Dennis McBride was sentenced to six months in jail after being convicted in Grantsville's Justice Court of theft.

So what did the 63-year-old steal? A $7 campaign lawn sign.

Justice of the Peace William Pitts also imposed an $850 fine on McBride and ordered him to serve nine months' probation after his jail term ends.

McBride, who is to report to jail April 30, said he is innocent.

"This is what you call payback," McBride said Thursday. "I was set up."

McBride can appeal the conviction to 3rd District Court. But he said he cannot afford an attorney.

The crime goes back to campaign for Grantsville mayor in fall 2005, when McBride was a volunteer for Craig Anderson's unsuccessful effort to unseat Mayor Byron Anderson.

The mayor's daughter-in-law, Amber Anderson, was the prosecution's key witness. She testified last month that she saw McBride take the sign.

By the time of the citation in November 2005, McBride said there already was bad blood between Grantsville officials and himself.

In 2003, McBride was convicted in Grantsville's Justice Court of damaging his estranged wife's car. That conviction was overturned in Tooele's 3rd District Court when an auto-body expert from Salt Lake City testified that there was no damage to the vehicle.

McBride sued Grantsville in federal court in 2004 for refusing to investigate his estranged wife for alleged forgery. That suit was tossed out.

Grantsville police cited McBride on Nov. 5, 2005, for a class B misdemeanor on allegations that he swiped a campaign sign.

Tooele County public defender Scott Broadhead represented McBride in that case. Broadhead refused comment Thursday.

"He basically didn't do anything," McBride said of the public defender. "They just led me to the slaughter."

Mayor Anderson could not be reached Thursday for comment.

His 2005 opponent, Craig Anderson, said he cannot explain why Grantsville City Attorney Ron Elton pursued the case against his campaign volunteer.

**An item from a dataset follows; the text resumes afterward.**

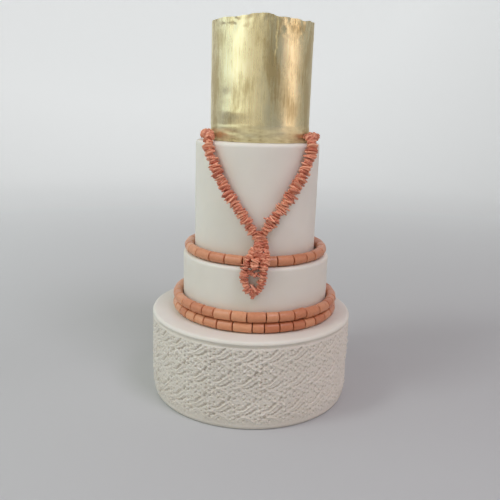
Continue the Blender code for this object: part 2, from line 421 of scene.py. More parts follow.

"It's a soap opera. It's an egregious waste of taxpayer dollars," Craig Anderson said. "It's a situation that should have been dropped immediately. And it's just buried [McBride]."

The city attorney could not be reached for comment Thursday.

During the campaign, Craig Anderson said more than 100 of his signs went missing. No charges were ever filed, however. Cries of sign swiping are common during campaign season.

Acting on a tip, Grantsville police pulled McBride over and found a "Byron Anderson for Mayor" sign in the trunk of the car he was driving, owned by Michael Lombard.

Lombard, a friend of McBride, said Thursday that "any number of people had access" to the vehicle in the days leading up to the citation.

"He's the first one [in town] to be charged with theft of a campaign sign," said Lombard, who is a former Tooele County sheriff's deputy and now works as a criminal investigator at the U.S. Army's Deseret Chemical Depot.

"Normally, law enforcement people don't pay attention to these things. They don't have the time or the manpower. This looks like a vengeance thing."

Grantsville Detective Dan Chamberlain said McBride was cited for a minor theft the same way that all minor citations are issued.

"It's like any retail theft. We cited him appropriately," Chamberlain said. "This is getting blown out of proportion. We're tired of this whole mess."